The next evening I’m debating social policy with David Hetherington, of the ‘progressive’ think tank Per Capita, and Rebecca Weisser from the Australian. The debate is in a city centre pub and draws a crowd of 50 or 60, packed into an upstairs room. During the Q&A, someone asks if we would support paying welfare benefits to writers and artists while they produce their work. It’s an astoundingly elitist proposition. The plebs should not only work, cleaning toilets or stacking shelves on the night shift, but they should also pay taxes so more creative, sensitive types can find their Muse. I tell her that if her book or painting is any good, people will buy it. If nobody’s interested, it’s probably a sign she should find a different line of work. My reply prompts the biggest cheer of the evening.

••• 

Leaving the pub, we’re offered a lift home by a man with a Porsche. Rebecca and my wife crawl into the back, and I stretch my legs up front as we cruise north over the Harbour Bridge. I’ve never been in a Porsche before. It’s another confirmation of my sense that Australia makes possible things that never seem to arise when living in the UK. I’ve seen Australia play (and thump) England at the MCG, for example, but I’ve never been to Lords. I saw Agassi play Sampras at the Aussie Open, but have never been to Wimbledon.
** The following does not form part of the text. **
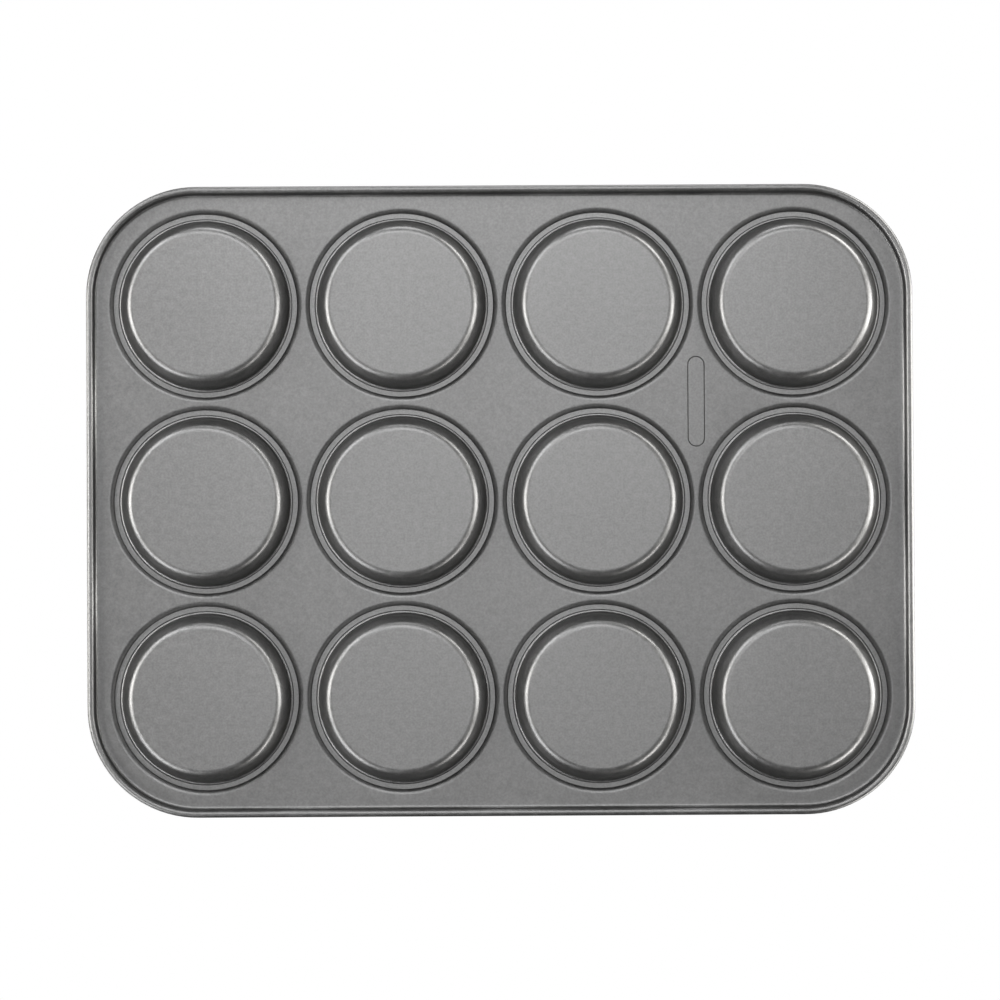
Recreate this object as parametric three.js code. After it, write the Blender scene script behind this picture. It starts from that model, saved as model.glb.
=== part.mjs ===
// A shallow twelve-cup muffin tin: a pressed deck plate with a wired rim, and
// twelve drawn cups, each hooked by its flange over a collar in the deck.
//
// Millimetres, +Z up, with the cups' mouths up. The origin is on the surface
// that the cups stand on, at the centre of the outline. X runs along the
// longer side.

import * as THREE from 'three';
import { mergeVertices } from 'three/addons/utils/BufferGeometryUtils.js';

// ---------------------------------------------------------------- dimensions

// Outline and sheet
const LENGTH = 400;
const WIDTH = 305;
const CORNER_RADIUS = 53.3;
const SHEET = 0.7;
const CLEARANCE = 0.3;

// Cup grid
const COLUMNS = 4;
const ROWS = 3;
const PITCH = 95.2;

// Deck plate
const DECK_UNDERSIDE = 11.6;
const DECK_TOP = DECK_UNDERSIDE + SHEET;

// Collar round each hole: the sheet bends up towards the hole
const COLLAR_FOOT_RADIUS = 47.15;
const COLLAR_BEND = 2.6;
const COLLAR_ANGLE = 76;

// Cup
const BASE_FLAT_RADIUS = 33.2;
const BASE_FILLET = 4.5;
const WALL_DRAFT = 18.5;
const LIP_RADIUS = 0.6;
const FLANGE_HOOK_ANGLE = 15;

// Rim: the border bends down and rolls outwards round a wire
const RIM_BEND = 1.9;
const RIM_WALL = 1.7;
const ROLL_INSIDE_RADIUS = 1.25;
const ROLL_ANGLE = 290;
const WIRE_RADIUS = 0.9;
const WIRE_BUTT_GAP = 1;

// Blank pressed panel between four cups
const PANEL_LENGTH = 44;
const PANEL_WIDTH = 8.4;
const PANEL_RISE = 0.4;
const PANEL_BEVEL = 0.8;
const PANEL_CENTRE = new THREE.Vector2(PITCH, -PITCH / 2);

// Colours
const DECK_GREY = 0x828384;
const CUP_GREY = 0x8c8d8e;
const WIRE_GREY = 0xa6a8aa;

// Facets
const CUP_FACETS = 24;
const CORNER_FACETS = 8;
const RIM_BEND_FACETS = 3;
const ROLL_FACETS = 8;
const COLLAR_FACETS = 3;
const FILLET_FACETS = 2;
const WIRE_FACETS = 8;
const PANEL_END_FACETS = 6;

// ------------------------------------------------------------------ geometry

const radians = THREE.MathUtils.degToRad;

// Points closer than this become one.
const MERGE_DISTANCE = 1e-4;

// Points on an arc in the (across, up) plane, from one angle to another.
function arc(across, up, radius, fromDegrees, toDegrees, facets) {
  const points = [];
  for (let i = 0; i <= facets; i += 1) {
    const angle = radians(fromDegrees + ((toDegrees - fromDegrees) * i) / facets);
    points.push(new THREE.Vector2(across + radius * Math.cos(angle), up + radius * Math.sin(angle)));
  }
  return points;
}

// A circle of points round a vertical axis, anticlockwise from above.
function circle(centre, radius, height) {
  const loop = [];
  for (let i = 0; i < CUP_FACETS; i += 1) {
    const angle = (2 * Math.PI * i) / CUP_FACETS;
    loop.push(new THREE.Vector3(
      centre.x + radius * Math.cos(angle),
      centre.y + radius * Math.sin(angle),
      height,
    ));
  }
  return loop;
}

// Stations along the outline: the arc centre that each one turns about, and
// the direction that it faces. They start at the (+X, +Y) corner.
function outlineStations() {
  const corners = [[1, 1, 0], [-1, 1, 90], [-1, -1, 180], [1, -1, 270]];
  const stations = [];
  for (const [alongX, alongY, start] of corners) {
    for (let i = 0; i <= CORNER_FACETS; i += 1) {
      stations.push({
        x: alongX * (LENGTH / 2 - CORNER_RADIUS),
        y: alongY * (WIDTH / 2 - CORNER_RADIUS),
        facing: radians(start + (90 * i) / CORNER_FACETS),
      });
    }
  }
  return stations;
}

// The point of a station that lies a given distance in from the outline.
function atStation(station, inset, height) {
  const reach = CORNER_RADIUS - inset;
  return new THREE.Vector3(
    station.x + reach * Math.cos(station.facing),
    station.y + reach * Math.sin(station.facing),
    height,
  );
}

// The blank panel's outline, drawn in by an inset, anticlockwise from above.
function panelLoop(inset, height) {
  const radius = PANEL_WIDTH / 2;
  const reach = PANEL_LENGTH / 2 - radius;
  const ends = [...arc(0, reach, radius - inset, 0, 180, PANEL_END_FACETS),
    ...arc(0, -reach, radius - inset, 180, 360, PANEL_END_FACETS)];
  return ends.map((p) => new THREE.Vector3(PANEL_CENTRE.x + p.x, PANEL_CENTRE.y + p.y, height));
}

// A closed skin gathered from triangles.
class Skin {
  constructor() {
    this.positions = [];
  }

  triangle(a, b, c) {
    this.positions.push(a.x, a.y, a.z, b.x, b.y, b.z, c.x, c.y, c.z);
  }

  // Joins two closed rows of points. The face looks along the cross product of
  // the rows' own direction and the way from the first row to the second.
  strip(first, second) {
    for (let i = 0; i < first.length; i += 1) {
      const next = (i + 1) % first.length;
      this.triangle(first[i], first[next], second[next]);
      this.triangle(first[i], second[next], second[i]);
    }
  }

  strips(rows) {
    for (let i = 0; i + 1 < rows.length; i += 1) {
      this.strip(rows[i], rows[i + 1]);
    }
  }

  // A level face with holes, looking up or down.
  level(outer, holes, looksUp) {
    const all = [outer, ...holes].flat();
    for (const [i, j, k] of THREE.ShapeUtils.triangulateShape(outer, holes)) {
      const turn = (all[j].x - all[i].x) * (all[k].y - all[i].y)
        - (all[j].y - all[i].y) * (all[k].x - all[i].x);
      if (turn > 0 === looksUp) {
        this.triangle(all[i], all[j], all[k]);
      } else {
        this.triangle(all[i], all[k], all[j]);
      }
    }
  }

  geometry() {
    const loose = new THREE.BufferGeometry();
    loose.setAttribute('position', new THREE.Float32BufferAttribute(this.positions, 3));
    const joined = mergeVertices(loose, MERGE_DISTANCE);
    joined.computeVertexNormals();
    return joined;
  }
}

// ---------------------------------------------------------------------- rim

// The rim's centre line: it leaves the flat deck, bends down, and rolls out
// under the wire, up its outer side and back over the top. across is measured
// in from the outline.
const rollSheetRadius = ROLL_INSIDE_RADIUS + SHEET;
const wireInset = rollSheetRadius;
const wireHeight = DECK_UNDERSIDE - RIM_BEND - RIM_WALL;
const rimFlatInset = 2 * rollSheetRadius + RIM_BEND;

// One side of the rim's section, from the flat deck to the sheet's cut edge.
function rimFace(bendRadius, rollRadius) {
  const bend = arc(rimFlatInset, DECK_UNDERSIDE - RIM_BEND, bendRadius, 90, 180, RIM_BEND_FACETS);
  const roll = arc(wireInset, wireHeight, rollRadius, 0, -ROLL_ANGLE, ROLL_FACETS);
  return [...bend, ...roll];
}

function rimSection() {
  const underside = rimFace(RIM_BEND, rollSheetRadius);
  const topside = rimFace(RIM_BEND + SHEET, ROLL_INSIDE_RADIUS);
  return [...underside, ...topside.reverse()];
}

// --------------------------------------------------------------- deck plate

function collarLoops(centre) {
  const pivot = DECK_UNDERSIDE + COLLAR_BEND;
  const face = (radius, from, to) => arc(COLLAR_FOOT_RADIUS, pivot, radius, from, to, COLLAR_FACETS);
  const topside = face(COLLAR_BEND - SHEET, -90, -90 - COLLAR_ANGLE);
  const underside = face(COLLAR_BEND, -90 - COLLAR_ANGLE, -90);
  return [...topside, ...underside].map((p) => circle(centre, p.x, p.y));
}

function addPanel(skin) {
  const top = [panelLoop(0, DECK_TOP), panelLoop(PANEL_BEVEL, DECK_TOP + PANEL_RISE)];
  const bottom = [
    panelLoop(PANEL_BEVEL, DECK_UNDERSIDE + PANEL_RISE),
    panelLoop(0, DECK_UNDERSIDE),
  ];
  skin.strips(top);
  skin.strips(bottom);
  skin.level(top[1], [], true);
  skin.level(bottom[0], [], false);
  return { top: top[0], bottom: bottom[1] };
}

function deckGeometry(centres) {
  const skin = new Skin();
  const stations = outlineStations();
  const rim = rimSection().map((p) => stations.map((s) => atStation(s, p.x, p.y)));
  const collars = centres.map((centre) => collarLoops(centre));
  const panel = addPanel(skin);
  skin.strips(rim);
  collars.forEach((loops) => skin.strips(loops));
  skin.level(rim.at(-1), [...collars.map((loops) => loops[0]), panel.top], true);
  skin.level(rim[0], [...collars.map((loops) => loops.at(-1)), panel.bottom], false);
  return skin.geometry();
}

// ----------------------------------------------------------------- rim wire

// A wire bent round the whole outline, its ends butted on the +Y side.
function wireGeometry() {
  const skin = new Skin();
  const butt = (side) => ({
    x: (side * WIRE_BUTT_GAP) / 2,
    y: WIDTH / 2 - CORNER_RADIUS,
    facing: radians(90),
  });
  const corners = outlineStations();
  const firstCorner = corners.splice(0, CORNER_FACETS + 1);
  const stations = [butt(-1), ...corners, ...firstCorner, butt(1)];
  const section = arc(wireInset, wireHeight, WIRE_RADIUS, 0, -360, WIRE_FACETS).slice(0, -1);
  const rings = stations.map((s) => section.map((p) => atStation(s, p.x, p.y)));
  skin.strips(rings.reverse());
  addWireEnd(skin, rings[0], true);
  addWireEnd(skin, rings.at(-1), false);
  return skin.geometry();
}

function addWireEnd(skin, ring, first) {
  for (let i = 1; i + 1 < ring.length; i += 1) {
    const [second, third] = first ? [i + 1, i] : [i, i + 1];
    skin.triangle(ring[0], ring[second], ring[third]);
  }
}

// --------------------------------------------------------------------- cups

// The cup's section on one side of the sheet: base, fillet, wall, lip, level
// flange, a crown over the collar's top edge, and a hook down behind it. offset
// is how far the face lies above the underside.
function cupFace(offset) {
  const tilt = 90 - WALL_DRAFT;
  const hookPivot = DECK_UNDERSIDE + COLLAR_BEND;
  const collarReach = COLLAR_BEND - SHEET;
  const collarEdge = new THREE.Vector2(
    COLLAR_FOOT_RADIUS - collarReach * Math.sin(radians(COLLAR_ANGLE)),
    hookPivot - collarReach * Math.cos(radians(COLLAR_ANGLE)),
  );
  const flangeHeight = collarEdge.y + CLEARANCE;
  const wallFoot = new THREE.Vector2(
    BASE_FLAT_RADIUS + BASE_FILLET * Math.sin(radians(tilt)),
    BASE_FILLET * (1 - Math.cos(radians(tilt))),
  );
  const lipHeight = flangeHeight - LIP_RADIUS;
  const lipStart = lipHeight + LIP_RADIUS * Math.sin(radians(WALL_DRAFT));
  const lipCentre = wallFoot.x + (lipStart - wallFoot.y) * Math.tan(radians(WALL_DRAFT))
    + LIP_RADIUS * Math.cos(radians(WALL_DRAFT));
  const fillet = arc(BASE_FLAT_RADIUS, BASE_FILLET, BASE_FILLET - offset, -90, -90 + tilt, FILLET_FACETS);
  const lip = arc(lipCentre, lipHeight, LIP_RADIUS + offset, 180 - WALL_DRAFT, 90, 1);
  const crownTop = new THREE.Vector2(collarEdge.x, flangeHeight + offset);
  const hook = arc(COLLAR_FOOT_RADIUS, hookPivot, collarReach - CLEARANCE - offset,
    -90 - COLLAR_ANGLE, -90 - FLANGE_HOOK_ANGLE, 1);
  return [new THREE.Vector2(0, offset), ...fillet, ...lip, crownTop, ...hook];
}

function cupGeometry() {
  const section = [...cupFace(0), ...cupFace(SHEET).reverse()];
  return new THREE.LatheGeometry(section, CUP_FACETS).rotateX(Math.PI / 2);
}

// ----------------------------------------------------------------- assembly

function coated(color) {
  return new THREE.MeshStandardMaterial({ color, roughness: 0.45, metalness: 0.55 });
}

function wireSteel() {
  return new THREE.MeshStandardMaterial({ color: WIRE_GREY, roughness: 0.35, metalness: 1 });
}

function named(name, geometry, material) {
  const mesh = new THREE.Mesh(geometry, material);
  mesh.name = name;
  return mesh;
}

// Row 1 is at +Y and column 1 at -X.
function cupPlaces() {
  const places = [];
  for (let row = 0; row < ROWS; row += 1) {
    for (let column = 0; column < COLUMNS; column += 1) {
      places.push({
        name: `cup_r${row + 1}c${column + 1}`,
        centre: new THREE.Vector2(
          (column - (COLUMNS - 1) / 2) * PITCH,
          ((ROWS - 1) / 2 - row) * PITCH,
        ),
      });
    }
  }
  return places;
}

function muffinTin() {
  const tin = new THREE.Group();
  const places = cupPlaces();
  tin.add(named('deck_plate', deckGeometry(places.map((place) => place.centre)), coated(DECK_GREY)));
  tin.add(named('rim_wire', wireGeometry(), wireSteel()));
  for (const place of places) {
    const cup = named(place.name, cupGeometry(), coated(CUP_GREY));
    cup.position.set(place.centre.x, place.centre.y, 0);
    tin.add(cup);
  }
  return tin;
}

export default muffinTin();
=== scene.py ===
"""A shallow twelve-cup muffin tin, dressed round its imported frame.

The tin stands the right way up on the floor, cup mouths up, and the camera
looks at its underside from below. Sections are in millimetres and turn into
metres where a mesh is made.
"""

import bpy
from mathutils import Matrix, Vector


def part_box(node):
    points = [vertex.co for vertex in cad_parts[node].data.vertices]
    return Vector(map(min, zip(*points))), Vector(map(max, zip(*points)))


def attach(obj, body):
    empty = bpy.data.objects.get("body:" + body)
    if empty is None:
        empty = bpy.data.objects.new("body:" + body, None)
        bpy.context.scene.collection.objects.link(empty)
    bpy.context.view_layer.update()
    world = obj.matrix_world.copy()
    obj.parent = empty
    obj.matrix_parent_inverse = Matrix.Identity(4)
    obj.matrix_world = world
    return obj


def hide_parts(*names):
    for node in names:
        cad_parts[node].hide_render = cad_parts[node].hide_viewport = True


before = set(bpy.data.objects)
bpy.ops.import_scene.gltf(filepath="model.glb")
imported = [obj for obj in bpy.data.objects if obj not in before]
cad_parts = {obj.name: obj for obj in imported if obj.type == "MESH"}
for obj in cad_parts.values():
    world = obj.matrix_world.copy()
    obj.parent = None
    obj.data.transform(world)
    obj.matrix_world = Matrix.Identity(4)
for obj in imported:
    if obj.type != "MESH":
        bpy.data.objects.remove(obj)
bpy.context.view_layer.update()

import math

import bmesh
import bpy
from mathutils import Quaternion, Vector
from mathutils.geometry import tessellate_polygon

MM = 0.001


# ------------------------------------------------------------- dimensions, mm

DECK_LOW, DECK_HIGH = [Vector(corner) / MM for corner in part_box("deck_plate")]
LENGTH = DECK_HIGH.x - DECK_LOW.x
WIDTH = DECK_HIGH.y - DECK_LOW.y
CORNER_RADIUS = 53.3
SHEET = 0.7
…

I’ve been deafened at the Grand Prix in Albert Park, but have never been to Silverstone. My wife unfolds herself from the back of the Porsche. ‘What an uncomfortable, noisy car! Why would anyone want one of those?’ Another fantasy crashes and burns. Looks like I’m stuck with the Ford.

••• 

After a week of Aussie steaks and seafood, I catch sight of my profile in the bathroom mirror and resolve to go for a jog next morning around the Botanical Gardens. But come the morning, I am seduced by the aroma of coffee from  a nearby cafe. Sitting in the sun, sipping a macchiato, I am reminded that nobody in England makes coffee as good as this. Australia, it’s been great to see you again.